O'Neal Industries, Inc.
- Type: Private
- Industry: Metals Service Center
- Founded: 1921
- Founders: Kirkman O’Neal
- Headquarters: Birmingham, Alabama, USA
- Key people: Craft O'Neal (chairman & CEO) Ruffner Page (president & COO)
- Products: Carbon, Alloy, Stainless Steel, and Aluminum
- Revenue: ▲$3.6 billion USD (2023)
- Number of employees: 4,000 (2023)
- Subsidiaries: O'Neal Steel TW Metals Lecco Steel United Performance Metals
- Website: onealind.com

= O'Neal Industries =

O'Neal Industries, Inc. is a metals service center company headquartered in Birmingham, Alabama. The company was founded in 1921 and operates 90 facilities across the United States, Canada, Mexico, Europe, and Asia, supplying aluminium, alloy, hot-rolled, cold-finished, and stainless steel products to job shops, OEM, heavy industry, and aerospace customers. Forbes listed O'Neal Industries as the 171st largest private company in the United States in its 2024 list of America's Top Private Companies.

==History==
O'Neal Industries traces back to 1921 when Kirkman O'Neal founded Southern Steel Works as a steel fabricating company in Birmingham, Alabama. The company was formed during the time when the steel industry dominated Birmingham's burgeoning economy. The company grew steadily over the next decade and in 1935 opened one of the South's first metal service center shops. Southern Steel Works changed its name to O'Neal Steel in 1956 and continued to expand over the following decades by opening or acquiring other service centers around the country in places like Jackson, Dallas, and Pittsburgh. Although the metal service center business was intended to complement its steel fabrication business, the company eventually focused on growing the service center business and closed the fabrication business in 1969. The company significantly expanded in 1997 when it acquired Colorado-based Metalwest, which became its first stand-alone subsidiary.
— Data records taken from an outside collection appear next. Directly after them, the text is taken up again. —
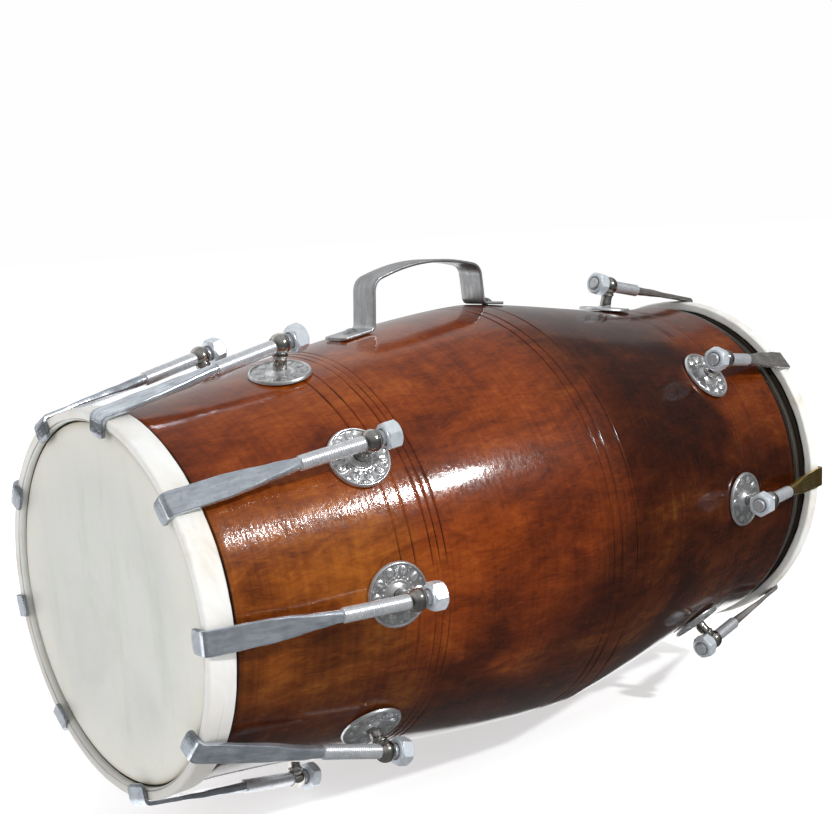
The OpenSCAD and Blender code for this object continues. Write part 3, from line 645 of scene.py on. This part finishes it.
def make_hook(e, k):
    R, O, reach, tilt = rod_frame(e, k)
    rng = np.random.default_rng(100 * e + k)
    neck = reach - THREAD[e]
    scale = neck / 62.9
    place = []
    # centre line in the hook's own frame (z along the rod, x out): claw, bend, strap up to the rod
    tip = -DROP
    path, frames, size = [], [], []
    mid = CORNER + GAP + STRAP_T / 2
    ct, st = math.cos(tilt), math.sin(tilt)

    def unturn(s, rad):  # from the hoop's own frame
        return np.array([rad * ct - s * st, s * ct + rad * st])  # x, z

    for rad in np.linspace(tip, 0, 9):
        path.append(unturn(-mid, rad))
        frames.append(unturn(-1, 0))  # outward normal
        d = rad - tip
        w = STRAP_W - (2 * (2.6 - math.sqrt(max(0, 2.6 ** 2 - (2.6 - d) ** 2))) if d < 2.6 else 0)
        size.append((w, 2.05 if d > 0.3 else 1.5, 0.45))
    a0, a1 = math.radians(180), math.pi / 2
    for u in np.linspace(0, 1, 12)[1:]:
        # from facing along the drum's end to facing along the strap
        n0 = np.array([-st * -1 * 0 + 0, 0])
        ang0 = math.atan2(unturn(-1, 0)[1], unturn(-1, 0)[0])
        ang = ang0 * (1 - u)
        nrm = np.array([math.cos(ang), math.sin(ang)])
        path.append(nrm * mid)
        frames.append(nrm)
        size.append((STRAP_W, STRAP_T, 0.5))
    steps = [(0.5, 12, 2.2, 0.5), (6, 12, 2.2, 0.5), (12, 12, 2.25, 0.5), (17, 12, 2.4, 0.5), (22, 11.7, 2.6, 0.55), (27, 11.2, 2.9, 0.6), (32, 10.7, 3.2, 0.7),
             (36, 10.2, 3.5, 0.8), (40, 9.5, 3.8, 0.9), (44, 8.5, 4.1, 1.0), (48, 7.7, 4.4, 1.2), (52, 7.2, 4.7, 1.5), (56, 6.6, 5.0, 1.8), (59.5, 6.2, 5.3, 2.2), (62.9, 6.1, 5.6, 2.6)]
    zs = np.concatenate([np.array([s[0] for s in steps[:1]]), np.linspace(2, 62.9, 42)])
    tab = np.array(steps)
    for z in zs:
        w, t, r = (np.interp(z, tab[:, 0], tab[:, i]) for i in (1, 2, 3))
        path.append(np.array([OFF, z * scale]))
        frames.append(np.array([1.0, 0.0]))
        size.append((w, t, r))
    rings, dark = [], []
    ph = rng.random(8) * 6.28
    for i, (c, n, (w, t, r)) in enumerate(zip(path, frames, size)):
        zpos = c[1]
        sec = section(w, t, 6, r)
        # a little uneven, as forged and filed
        if zpos > 1:
            fade = min(1, (zpos - 1) / 8) * min(1, max(0, (neck - zpos) / 6))
            sec[:, 1] *= 1 + fade * 0.018 * math.sin(zpos / 4.3 + ph[0]) + fade * 0.012 * math.sin(zpos / 2.1 + ph[1])
            sec[:, 0] += fade * (0.10 * np.sin(sec[:, 1] / 2.2 + ph[2] + zpos / 5) + 0.07 * math.sin(zpos / 2.7 + ph[3])) * (np.abs(sec[:, 0]) > 0.2)
        x = c[0] + n[0] * sec[:, 0]
        z = c[1] + n[1] * sec[:, 0]
        rings.append(np.stack([x, sec[:, 1], z], 1))
        # the claw's face is painted dark, standing for the dark room it reflects, and the paint fades out over its bend
        dark.append(np.full(len(sec), 0.82 if i < 8 else (0.4, 0.05)[i - 8] if i < 10 else 0.0))
    b = Build()
    V, F = tube(rings)
    O2 = O - OFF * R[:, 0] - reach * R[:, 2]
    b.add(V @ R.T + O2, F, place=V + [17 * k, 31 * e, 0], mask=np.concatenate(dark + [[0.82, 0.0]]))
    n_strap = len(F)
    # threaded rod through the eye and the nut, chamfered at its end
    start, stop, pitch, seg = neck - 0.6, reach + BALL_R + GAP + NUT_H + 1.0, 1.25, 28
    zz = np.arange(start, stop, pitch / 5)
    th = np.arange(seg) * 2 * math.pi / seg
    Z, T = np.meshgrid(zz, th, indexing="ij")
    f = (Z / pitch - T / (2 * math.pi)) % 1.0
    depth = 0.13 * np.abs(2 * f - 1) ** 1.3
    ends = np.clip((Z - start) / 1.2, 0, 1) * np.clip((stop - Z) / 1.0, 0, 1)
    rad = ROD_R - 0.02 - depth * np.clip((Z - start) / 1.5, 0, 1)
    rad = np.minimum(rad, ROD_R - 1.0 + 1.0 * np.clip((stop - Z) / 1.1, 0, 1))
    rad = np.minimum(rad, 3.1 + 0.7 * np.clip((Z - start) / 0.7, 0, 1))
    rings = np.stack([OFF + rad * np.cos(T), rad * np.sin(T), Z], -1)
    V, F = tube(rings)
    # mask paints shade in the thread roots
    b.add(V @ R.T + O2, F, place=V + [17 * k, 31 * e, 0], mask=np.concatenate([(np.clip(depth / 0.13, 0, 1) * 0.12).reshape(-1), [0, 0.0]]))
    ob = b.object(f"{ENDS[e]}_hook_{k + 1}_forged", 28)
    bright = HOOK if e == 0 else (BRASSY if k == 2 else HOOK_SHADED)
    dress(ob, bright, ROD)
    idx = np.zeros(len(ob.data.polygons), dtype=np.int32)
    idx[n_strap:] = 1
    ob.data.polygons.foreach_set("material_index", idx)
    name = f"{ENDS[e]}_hook_{k + 1}"
    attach(ob, name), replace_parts(ob, name), ob


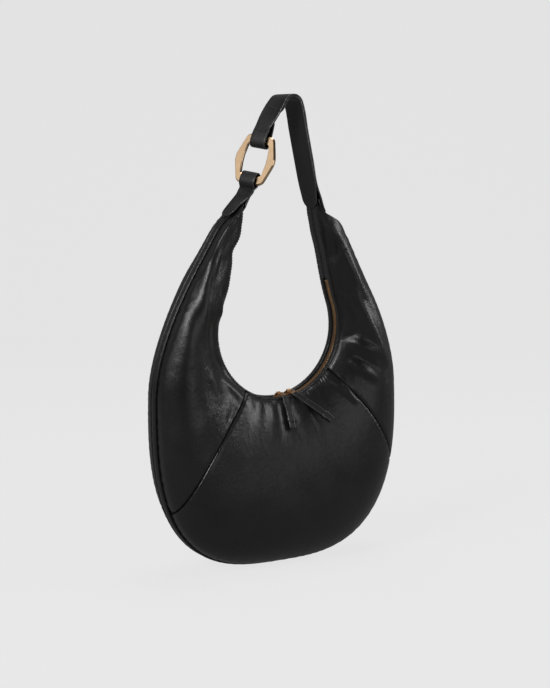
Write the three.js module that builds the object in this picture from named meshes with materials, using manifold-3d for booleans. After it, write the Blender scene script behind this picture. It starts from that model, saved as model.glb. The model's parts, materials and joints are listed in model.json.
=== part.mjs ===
// A crescent hobo bag in soft leather: two puffed faces of three panels each, a narrow outer gusset
// with piping, a curved zip with two sliders round the inner edge, and a short strap that joins the
// two horns through a metal link.
//
// Millimetres, +Z up, X across the bag, the front faces -Y. The origin is the middle of the base, on
// the surface that the bag stands on.

import * as THREE from 'three';
import { mergeVertices } from 'three/addons/utils/BufferGeometryUtils.js';
import Module from 'manifold-3d';

const wasm = await Module();
wasm.setup();

const { degToRad, lerp, smoothstep, clamp } = THREE.MathUtils;
const bag = new THREE.Group();

// ---------------------------------------------------------------- driving dimensions

const GAP = 0.4; // between neighbouring pieces
const LEATHER = 1.6; // panel thickness

// Body outline. The lower half is a superellipse, and each horn rises from its widest point.
const HALF_WIDTH = 146.5;
const WAIST_Z = 187; // height of the widest point
const BASE_POWER = 2.9;
const TIP = { left: new THREE.Vector2(-48, 392), right: new THREE.Vector2(46, 396) };
const TIP_LEAN = degToRad(24); // of a horn's end, from vertical
const TIP_THICKNESS = 11;
const SHOULDER_Z = 254; // height of the handle that rounds the outer edge
const TIP_REACH = { outer: 71, inner: 35 }; // of each curve's handle at the tip
const OUTER_TIP_LEAN = degToRad(37);
const NECK_REACH = 35; // of the handle where the neck leaves the zip's arc

// Depth of the body, as half widths across Y.
const BELLY_HALF = 50.5;
const TIP_HALF = 14.5;
const DEPTH_POWER = 1.35; // how late the horns thin out
const PUFF_POWER = 0.58; // 0.5 is an elliptical section, 1 is a lens
const SAG_POWER = 1.4; // above 1 the section is fullest below its middle

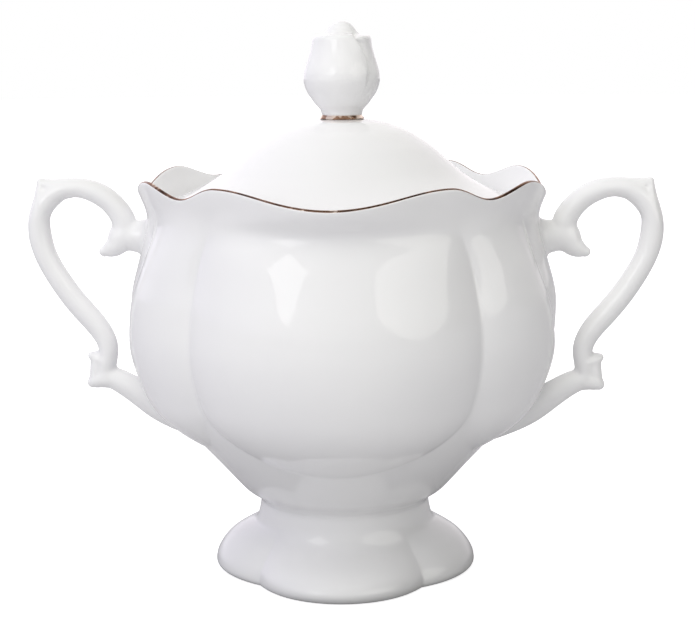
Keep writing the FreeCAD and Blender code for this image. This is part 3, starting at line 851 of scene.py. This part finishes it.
# ---- camera ----------------------------------------------------------------------------
CAMERA_DISTANCE = 0.4073
CAMERA_AZIMUTH = 3.14
CAMERA_ELEVATION = 10.14
CAMERA_ROLL = -0.41
CAMERA_ASIDE = 0.0010
CAMERA_TARGET = Vector((0, 0, 0.06275))


def make_camera():
    data = bpy.data.cameras.new("camera")
    data.sensor_width, data.lens = 36.0, 84.4
    data.clip_start, data.clip_end = 0.01, 50.0
    camera = bpy.data.objects.new("camera", data)
    a, e = math.radians(CAMERA_AZIMUTH), math.radians(CAMERA_ELEVATION)
    direction = Vector((math.sin(a) * math.cos(e), -math.cos(a) * math.cos(e), math.sin(e)))
    turn = direction.to_track_quat("Z", "Y").to_matrix() @ Matrix.Rotation(
        math.radians(CAMERA_ROLL), 3, "Z")
    camera.matrix_world = Matrix.Translation(
        CAMERA_TARGET + direction * CAMERA_DISTANCE + turn.col[0] * CAMERA_ASIDE) @ turn.to_4x4()
    bpy.context.scene.collection.objects.link(camera)
    bpy.context.scene.camera = camera


# ---- the scene ---------------------------------------------------------------------------
bowl_pieces = [make_bowl()]
bowl_pieces.append(make_foot())
bowl_pieces += make_handles()
lid_pieces = [make_lid(), make_collar(), make_knob()]
rim_gold, knob_gold = make_rim_gilding(), make_knob_ring()
porcelain, gold = make_porcelain("porcelain"), make_gold("fired_gold")
for piece in bowl_pieces + lid_pieces:
    piece.data.materials.append(porcelain)
for piece in (rim_gold, knob_gold):
    piece.data.materials.append(gold)
for piece in bowl_pieces + [rim_gold]:
    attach(piece, "bowl")
for piece in lid_pieces + [knob_gold]:
    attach(piece, "lid")

make_floor()
make_world()
softbox("softbox_left", -31.5, 18.0, 0.46, 0.46, 1.8, 50.0)
umbrella = softbox("umbrella_right", 53.0, 14.0, 1.35, 0.75, 1.1, 0.0, (1.0, 0.99, 0.93))
umbrella.data.shape = "ELLIPSE"
umbrella.visible_diffuse = False
above = softbox("softbox_top", -20.0, 70.0, 1.0, 1.0, 2.8, 0.0, (1.0, 1.0, 0.94))
above.visible_glossy = False
make_camera()
bpy.context.scene.view_settings.view_transform = "Standard"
The company made a series of acquisitions in the early to mid-2000s, beginning with Aerodyne Alloys in 2004. Lecco Steel and TW Metals were acquired in 2005, followed by AIM International and Supply Dynamics in 2006. The acquisition of TW Metals was especially significant as it marked O'Neal's entry into the European and Asia markets. The company continued to expand over the next several years through smaller acquisitions, and in 2008, it reorganized by creating O'Neal Industries as the parent company to oversee its stand-alone companies. Many service centers already operating under the O'Neal name were merged into the legacy O'Neal Steel business.

==Philanthropy==
In 2018, the company and its shareholders made a $30 million gift to the University of Alabama at Birmingham (UAB) to support cancer research. The gift was the single largest gift in the university's history. The O'Neal Comprehensive Cancer Center at UAB is named in the company's honor.